— OBJECTIVE —
Present the following data again exactly as it is shown.

— WORKING DATA —
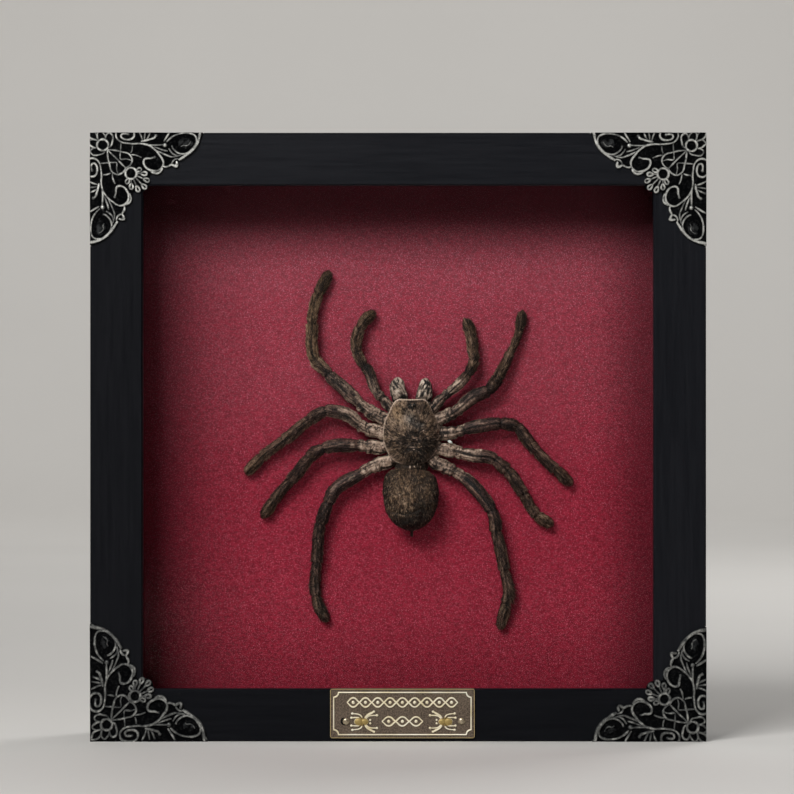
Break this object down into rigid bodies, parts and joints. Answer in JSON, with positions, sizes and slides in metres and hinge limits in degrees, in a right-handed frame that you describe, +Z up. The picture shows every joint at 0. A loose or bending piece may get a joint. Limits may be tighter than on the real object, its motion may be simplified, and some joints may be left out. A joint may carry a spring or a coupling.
{
  "type": "framed tarantula specimen",
  "caption": "Dried tarantula laid out on crimson paper inside a black shadow-box frame with a glass front, stamped metal corners and a brass plate.",
  "frame": {"origin": "middle of the box's underside, below the centre of its depth", "axes": "+Z up the frame towards the spider's head, +X to the right seen from the glass, -Y out through the glass"},
  "size_m": [0.2032, 0.0376, 0.2008],
  "materials": {
    "black_wood": "satin charcoal-black paint with a fine brushed grain",
    "clear_glass": "clear flat glass",
    "crimson_board": "board covered with fine-grained crimson paper",
    "fibreboard": "raw brown fibreboard",
    "bright_steel": "zinc-plated steel",
    "antique_silver": "stamped metal, black in the hollows and worn silver on the raised lines",
    "dark_brass": "dark brown patina with rubbed gold relief",
    "nail_brass": "polished brass nail",
    "dark_chitin": "dried cuticle with short olive-brown hairs, pale tan near the body",
    "pale_chitin": "dried grey-beige cuticle with dark streaks and fine hairs",
    "brown_hair": "mottled golden-brown short hair",
    "dried_glue": "whitish dried glue"
  },
  "bodies": {
    "root": {"rail_bottom": "black_wood", "rail_left": "black_wood", "rail_top": "black_wood", "rail_right": "black_wood", "glass": "clear_glass", "mount_board": "crimson_board", "liner_bottom": "crimson_board", "liner_top": "crimson_board", "liner_left": "crimson_board", "liner_right": "crimson_board", "back_board": "fibreboard", "point_bottom_start": "bright_steel", "point_bottom_end": "bright_steel", "point_left_start": "bright_steel", "point_left_end": "bright_steel", "point_top_start": "bright_steel", "point_top_end": "bright_steel", "point_right_start": "bright_steel", "point_right_end": "bright_steel", "hanger": "bright_steel", "hanger_nail_left": "bright_steel", "hanger_nail_right": "bright_steel", "corner_bottom_left": "antique_silver", "corner_top_left": "antique_silver", "corner_top_right": "antique_silver", "corner_bottom_right": "antique_silver", "name_plate": "dark_brass", "plate_nail_left": "nail_brass", "plate_nail_right": "nail_brass", "carapace": "pale_chitin", "abdomen": "brown_hair", "chelicera_left": "pale_chitin", "chelicera_right": "pale_chitin", "palp_left": "dark_chitin", "palp_right": "dark_chitin", "leg_left_1": "dark_chitin", "leg_left_2": "dark_chitin", "leg_left_3": "dark_chitin", "leg_left_4": "dark_chitin", "leg_right_1": "dark_chitin", "leg_right_2": "dark_chitin", "leg_right_3": "dark_chitin", "leg_right_4": "dark_chitin", "glue_bead": "dried_glue"}
  },
  "joints": []
}
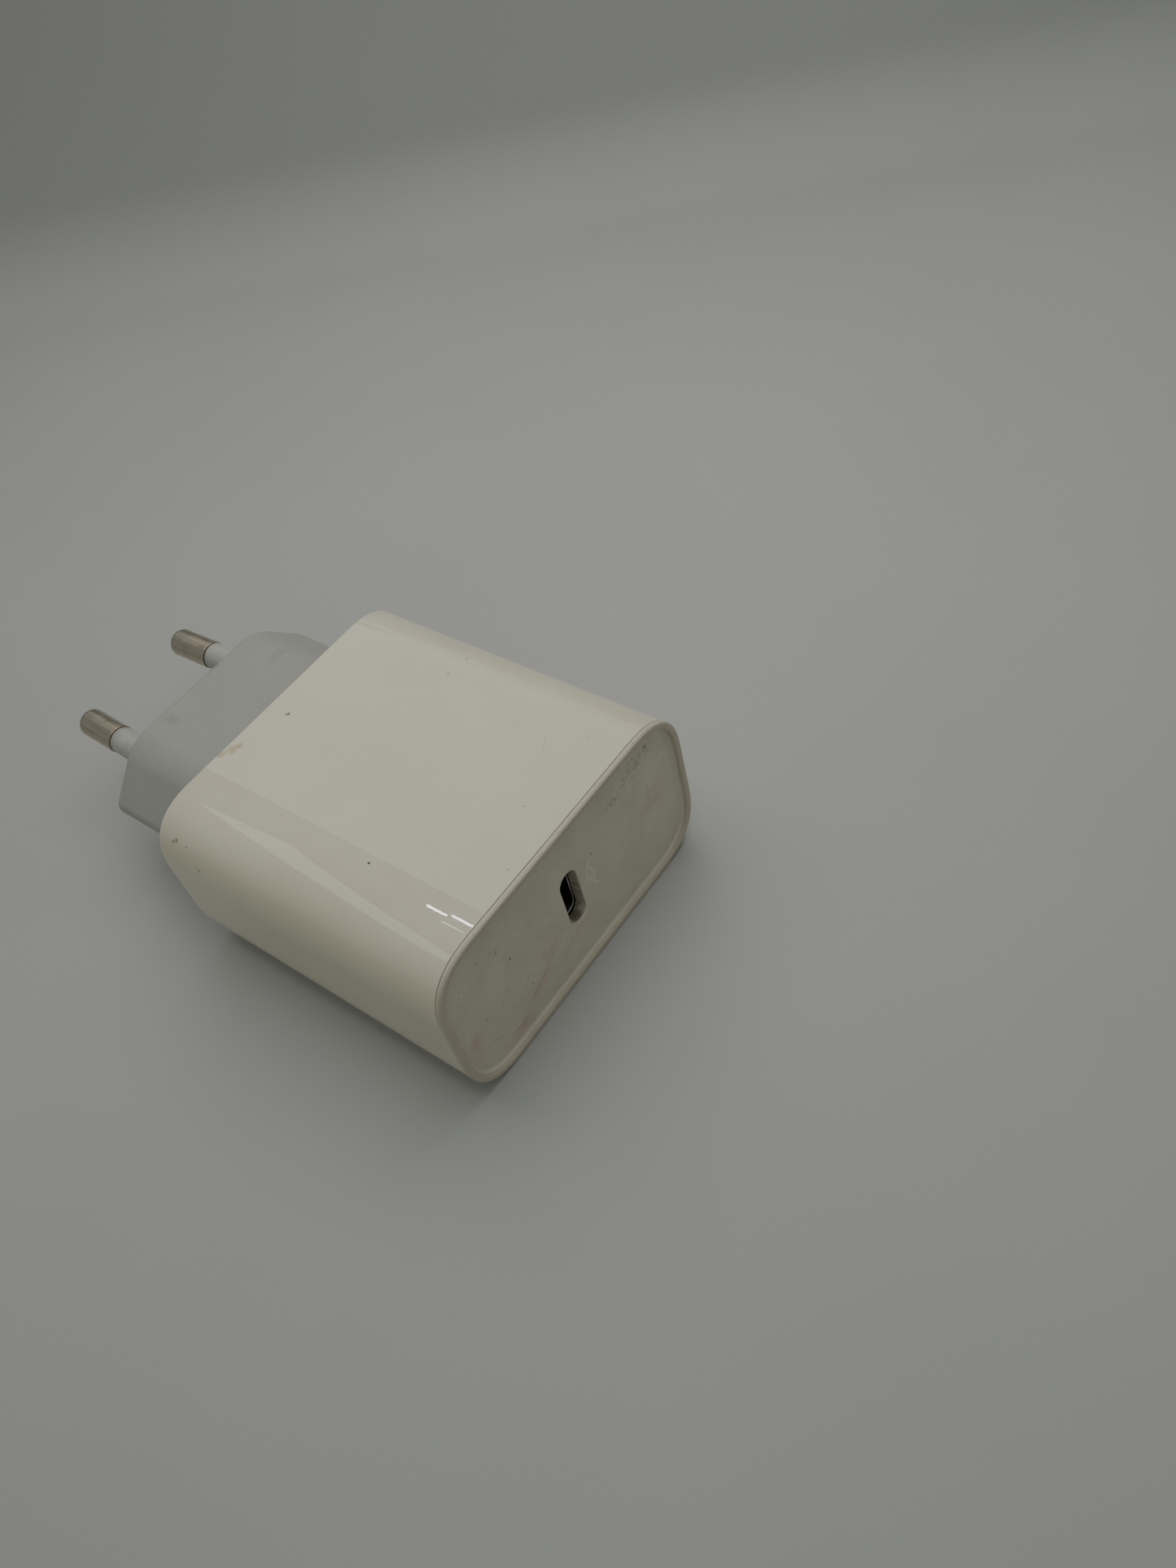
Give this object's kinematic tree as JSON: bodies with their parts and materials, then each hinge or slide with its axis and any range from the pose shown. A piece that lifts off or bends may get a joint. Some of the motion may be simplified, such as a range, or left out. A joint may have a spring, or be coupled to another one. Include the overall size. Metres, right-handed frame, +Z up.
{
  "type": "usb-c wall charger",
  "caption": "Rounded box wall charger with an upright USB-C port in its recessed front cover and a fixed round-pin mains plug at the rear.",
  "frame": {"origin": "on the surface the charger lies on, under the middle of its bounding box", "axes": "+X across the width, +Y from the USB-C port towards the pin tips, +Z up through the thickness"},
  "size_m": [0.0442, 0.0804, 0.0236],
  "materials": {
    "gloss_case": "warm white, polished",
    "matte_cover": "off-white, fine matte texture, soiled",
    "plug_grey": "cool light grey, satin",
    "pin_sleeve": "white, satin",
    "nickel": "nickel plated brass, lightly rubbed",
    "spring_bronze": "bright phosphor bronze strip",
    "socket_steel": "nickel plated stainless steel",
    "socket_black": "black moulded insulator",
    "board_green": "green solder mask on glass-epoxy board",
    "chip_black": "black epoxy moulding",
    "fuse_black": "black fuse cap",
    "thermistor_green": "dipped dark green coating",
    "film_yellow": "yellow moulded box",
    "disc_blue": "dipped blue coating",
    "can_sleeve": "dark shrink sleeve with bare aluminium top",
    "polymer_can": "bare drawn aluminium can",
    "ferrite": "ground ferrite",
    "bobbin_black": "black phenolic moulding",
    "winding_tape": "yellow polyester winding tape",
    "copper_wire": "enamelled copper wire",
    "spreader_metal": "rolled aluminium sheet",
    "pad_grey": "soft silicone gap pad",
    "barrier_film": "thin black insulating sheet"
  },
  "bodies": {
    "root": {"main_shell": "gloss_case", "front_cover": "matte_cover", "plug_housing": "plug_grey", "mains_pin_left": "nickel", "mains_pin_right": "nickel", "pin_sleeve_left": "pin_sleeve", "pin_sleeve_right": "pin_sleeve", "pin_contact_left": "spring_bronze", "pin_contact_right": "spring_bronze", "usb_socket_shell": "socket_steel", "usb_socket_tongue": "socket_black", "main_board": "board_green", "usb_board": "board_green", "port_controller_chip": "chip_black", "switching_controller_chip": "chip_black", "output_rectifier_chip": "chip_black", "feedback_optocoupler": "chip_black", "bridge_rectifier": "chip_black", "mains_fuse": "fuse_black", "inrush_thermistor": "thermistor_green", "input_film_capacitor": "film_yellow", "safety_capacitor": "disc_blue", "bulk_capacitor_front": "can_sleeve", "bulk_capacitor_rear": "can_sleeve", "output_capacitor_inner": "polymer_can", "output_capacitor_outer": "polymer_can", "choke_core": "ferrite", "choke_winding": "copper_wire", "transformer_core_lower": "ferrite", "transformer_core_upper": "ferrite", "transformer_bobbin": "bobbin_black", "transformer_winding": "winding_tape", "heat_spreader": "spreader_metal", "thermal_pad": "pad_grey", "insulation_barrier": "barrier_film"}
  },
  "joints": []
}
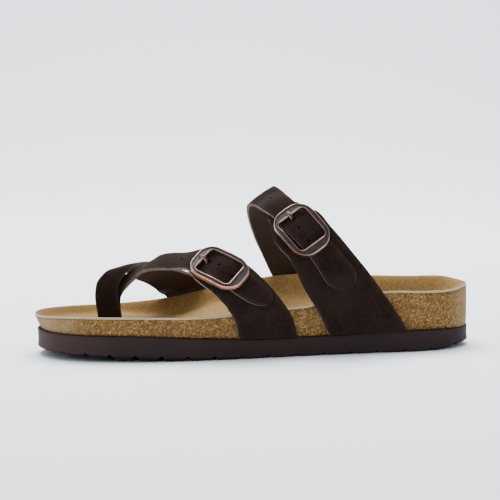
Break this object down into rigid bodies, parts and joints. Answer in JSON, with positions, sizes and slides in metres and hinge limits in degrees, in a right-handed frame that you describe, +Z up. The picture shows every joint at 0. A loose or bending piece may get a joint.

— REPLY —
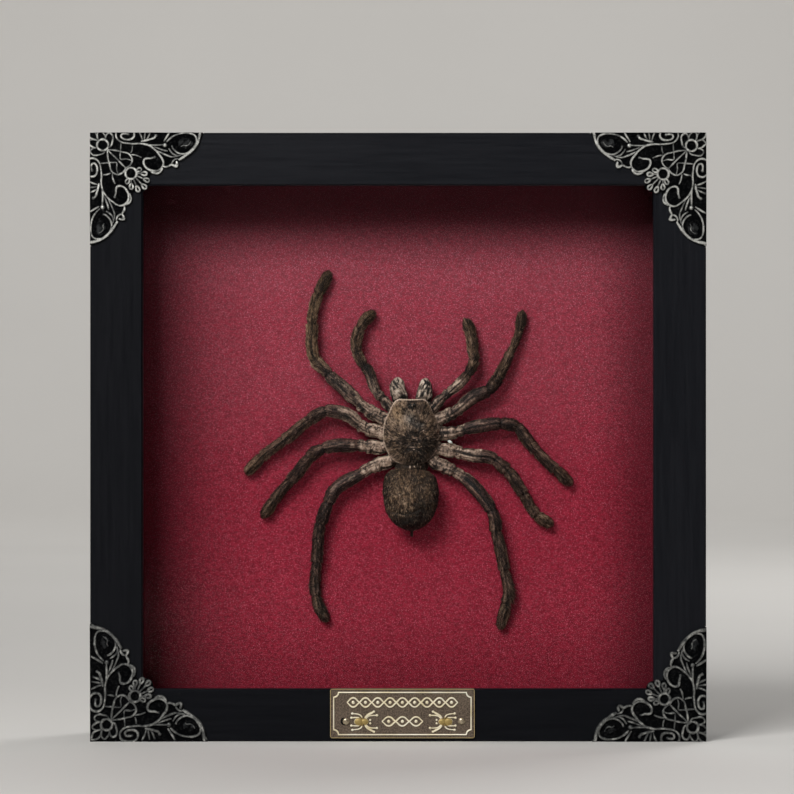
Break this object down into rigid bodies, parts and joints. Answer in JSON, with positions, sizes and slides in metres and hinge limits in degrees, in a right-handed frame that you describe, +Z up. The picture shows every joint at 0. A loose or bending piece may get a joint. Limits may be tighter than on the real object, its motion may be simplified, and some joints may be left out. A joint may carry a spring or a coupling.
{
  "type": "framed tarantula specimen",
  "caption": "Dried tarantula laid out on crimson paper inside a black shadow-box frame with a glass front, stamped metal corners and a brass plate.",
  "frame": {"origin": "middle of the box's underside, below the centre of its depth", "axes": "+Z up the frame towards the spider's head, +X to the right seen from the glass, -Y out through the glass"},
  "size_m": [0.2032, 0.0376, 0.2008],
  "materials": {
    "black_wood": "satin charcoal-black paint with a fine brushed grain",
    "clear_glass": "clear flat glass",
    "crimson_board": "board covered with fine-grained crimson paper",
    "fibreboard": "raw brown fibreboard",
    "bright_steel": "zinc-plated steel",
    "antique_silver": "stamped metal, black in the hollows and worn silver on the raised lines",
    "dark_brass": "dark brown patina with rubbed gold relief",
    "nail_brass": "polished brass nail",
    "dark_chitin": "dried cuticle with short olive-brown hairs, pale tan near the body",
    "pale_chitin": "dried grey-beige cuticle with dark streaks and fine hairs",
    "brown_hair": "mottled golden-brown short hair",
    "dried_glue": "whitish dried glue"
  },
  "bodies": {
    "root": {"rail_bottom": "black_wood", "rail_left": "black_wood", "rail_top": "black_wood", "rail_right": "black_wood", "glass": "clear_glass", "mount_board": "crimson_board", "liner_bottom": "crimson_board", "liner_top": "crimson_board", "liner_left": "crimson_board", "liner_right": "crimson_board", "back_board": "fibreboard", "point_bottom_start": "bright_steel", "point_bottom_end": "bright_steel", "point_left_start": "bright_steel", "point_left_end": "bright_steel", "point_top_start": "bright_steel", "point_top_end": "bright_steel", "point_right_start": "bright_steel", "point_right_end": "bright_steel", "hanger": "bright_steel", "hanger_nail_left": "bright_steel", "hanger_nail_right": "bright_steel", "corner_bottom_left": "antique_silver", "corner_top_left": "antique_silver", "corner_top_right": "antique_silver", "corner_bottom_right": "antique_silver", "name_plate": "dark_brass", "plate_nail_left": "nail_brass", "plate_nail_right": "nail_brass", "carapace": "pale_chitin", "abdomen": "brown_hair", "chelicera_left": "pale_chitin", "chelicera_right": "pale_chitin", "palp_left": "dark_chitin", "palp_right": "dark_chitin", "leg_left_1": "dark_chitin", "leg_left_2": "dark_chitin", "leg_left_3": "dark_chitin", "leg_left_4": "dark_chitin", "leg_right_1": "dark_chitin", "leg_right_2": "dark_chitin", "leg_right_3": "dark_chitin", "leg_right_4": "dark_chitin", "glue_bead": "dried_glue"}
  },
  "joints": []
}
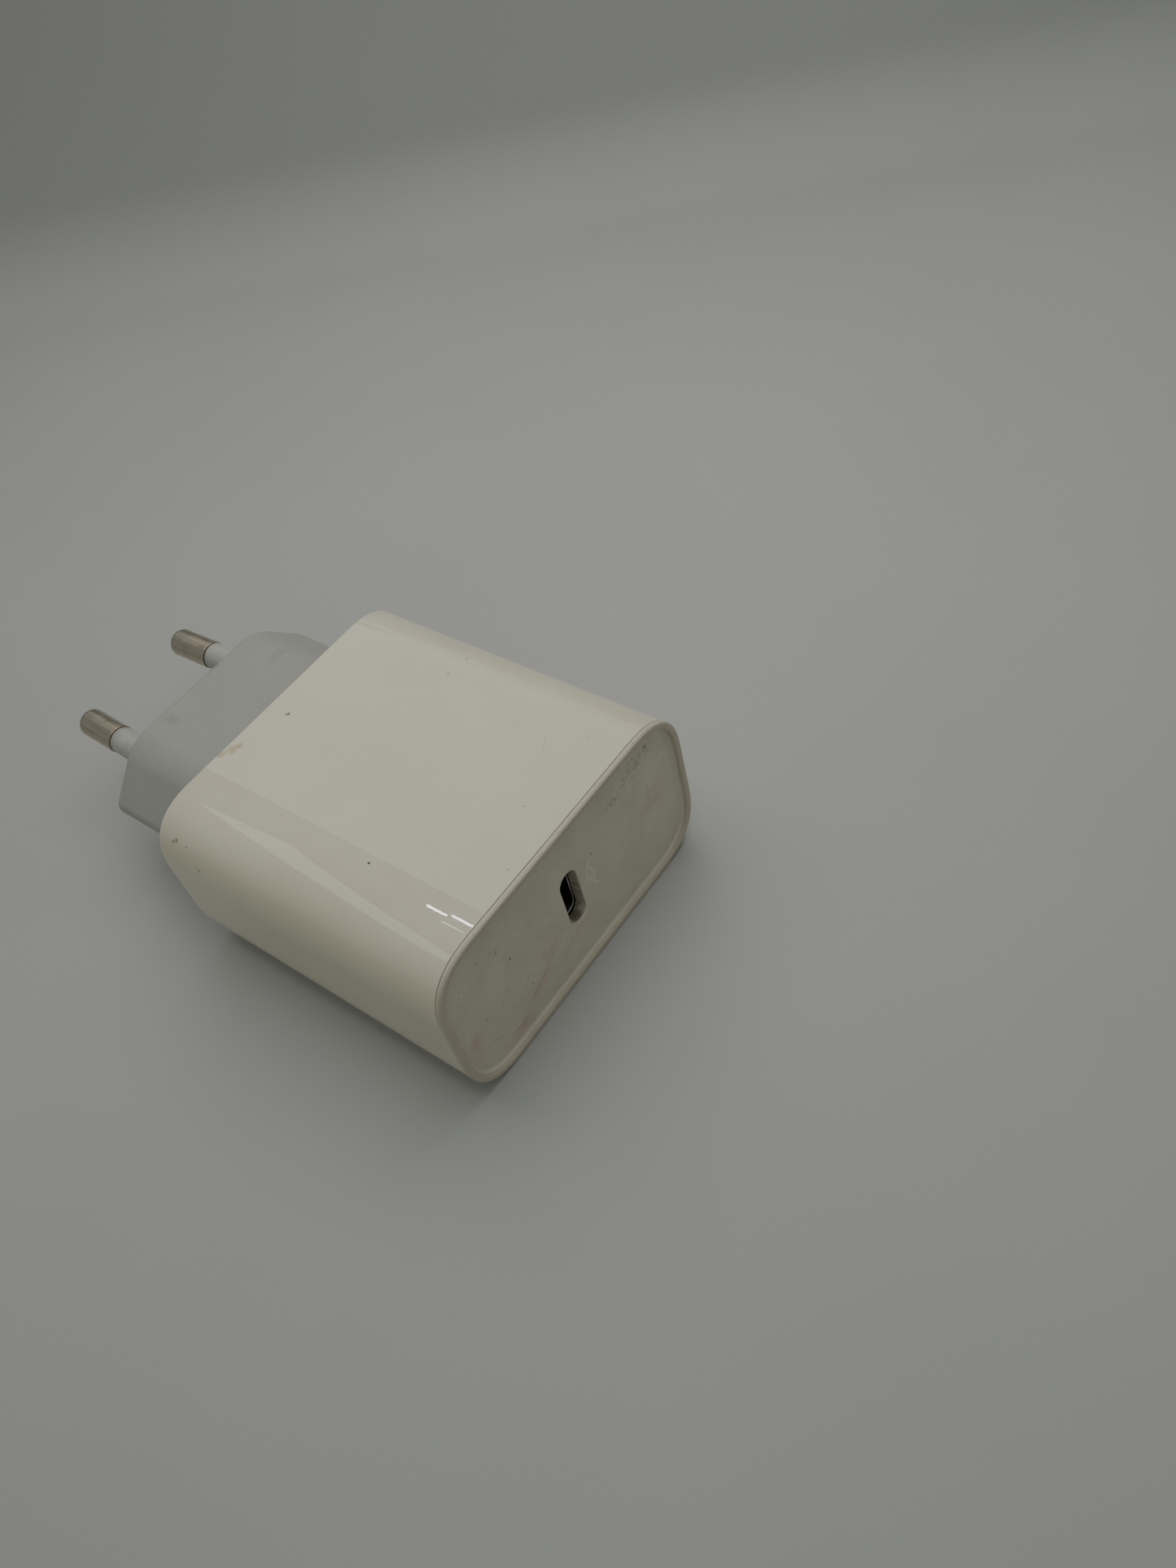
Give this object's kinematic tree as JSON: bodies with their parts and materials, then each hinge or slide with its axis and any range from the pose shown. A piece that lifts off or bends may get a joint. Some of the motion may be simplified, such as a range, or left out. A joint may have a spring, or be coupled to another one. Include the overall size. Metres, right-handed frame, +Z up.
{
  "type": "usb-c wall charger",
  "caption": "Rounded box wall charger with an upright USB-C port in its recessed front cover and a fixed round-pin mains plug at the rear.",
  "frame": {"origin": "on the surface the charger lies on, under the middle of its bounding box", "axes": "+X across the width, +Y from the USB-C port towards the pin tips, +Z up through the thickness"},
  "size_m": [0.0442, 0.0804, 0.0236],
  "materials": {
    "gloss_case": "warm white, polished",
    "matte_cover": "off-white, fine matte texture, soiled",
    "plug_grey": "cool light grey, satin",
    "pin_sleeve": "white, satin",
    "nickel": "nickel plated brass, lightly rubbed",
    "spring_bronze": "bright phosphor bronze strip",
    "socket_steel": "nickel plated stainless steel",
    "socket_black": "black moulded insulator",
    "board_green": "green solder mask on glass-epoxy board",
    "chip_black": "black epoxy moulding",
    "fuse_black": "black fuse cap",
    "thermistor_green": "dipped dark green coating",
    "film_yellow": "yellow moulded box",
    "disc_blue": "dipped blue coating",
    "can_sleeve": "dark shrink sleeve with bare aluminium top",
    "polymer_can": "bare drawn aluminium can",
    "ferrite": "ground ferrite",
    "bobbin_black": "black phenolic moulding",
    "winding_tape": "yellow polyester winding tape",
    "copper_wire": "enamelled copper wire",
    "spreader_metal": "rolled aluminium sheet",
    "pad_grey": "soft silicone gap pad",
    "barrier_film": "thin black insulating sheet"
  },
  "bodies": {
    "root": {"main_shell": "gloss_case", "front_cover": "matte_cover", "plug_housing": "plug_grey", "mains_pin_left": "nickel", "mains_pin_right": "nickel", "pin_sleeve_left": "pin_sleeve", "pin_sleeve_right": "pin_sleeve", "pin_contact_left": "spring_bronze", "pin_contact_right": "spring_bronze", "usb_socket_shell": "socket_steel", "usb_socket_tongue": "socket_black", "main_board": "board_green", "usb_board": "board_green", "port_controller_chip": "chip_black", "switching_controller_chip": "chip_black", "output_rectifier_chip": "chip_black", "feedback_optocoupler": "chip_black", "bridge_rectifier": "chip_black", "mains_fuse": "fuse_black", "inrush_thermistor": "thermistor_green", "input_film_capacitor": "film_yellow", "safety_capacitor": "disc_blue", "bulk_capacitor_front": "can_sleeve", "bulk_capacitor_rear": "can_sleeve", "output_capacitor_inner": "polymer_can", "output_capacitor_outer": "polymer_can", "choke_core": "ferrite", "choke_winding": "copper_wire", "transformer_core_lower": "ferrite", "transformer_core_upper": "ferrite", "transformer_bobbin": "bobbin_black", "transformer_winding": "winding_tape", "heat_spreader": "spreader_metal", "thermal_pad": "pad_grey", "insulation_barrier": "barrier_film"}
  },
  "joints": []
}
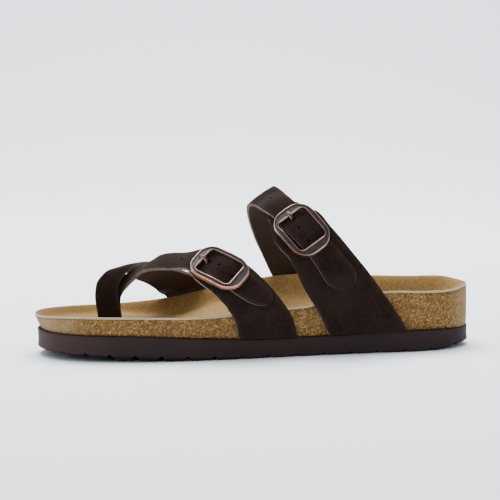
Break this object down into rigid bodies, parts and joints. Answer in JSON, with positions, sizes and slides in metres and hinge limits in degrees, in a right-handed frame that you describe, +Z up. The picture shows every joint at 0. A loose or bending piece may get a joint.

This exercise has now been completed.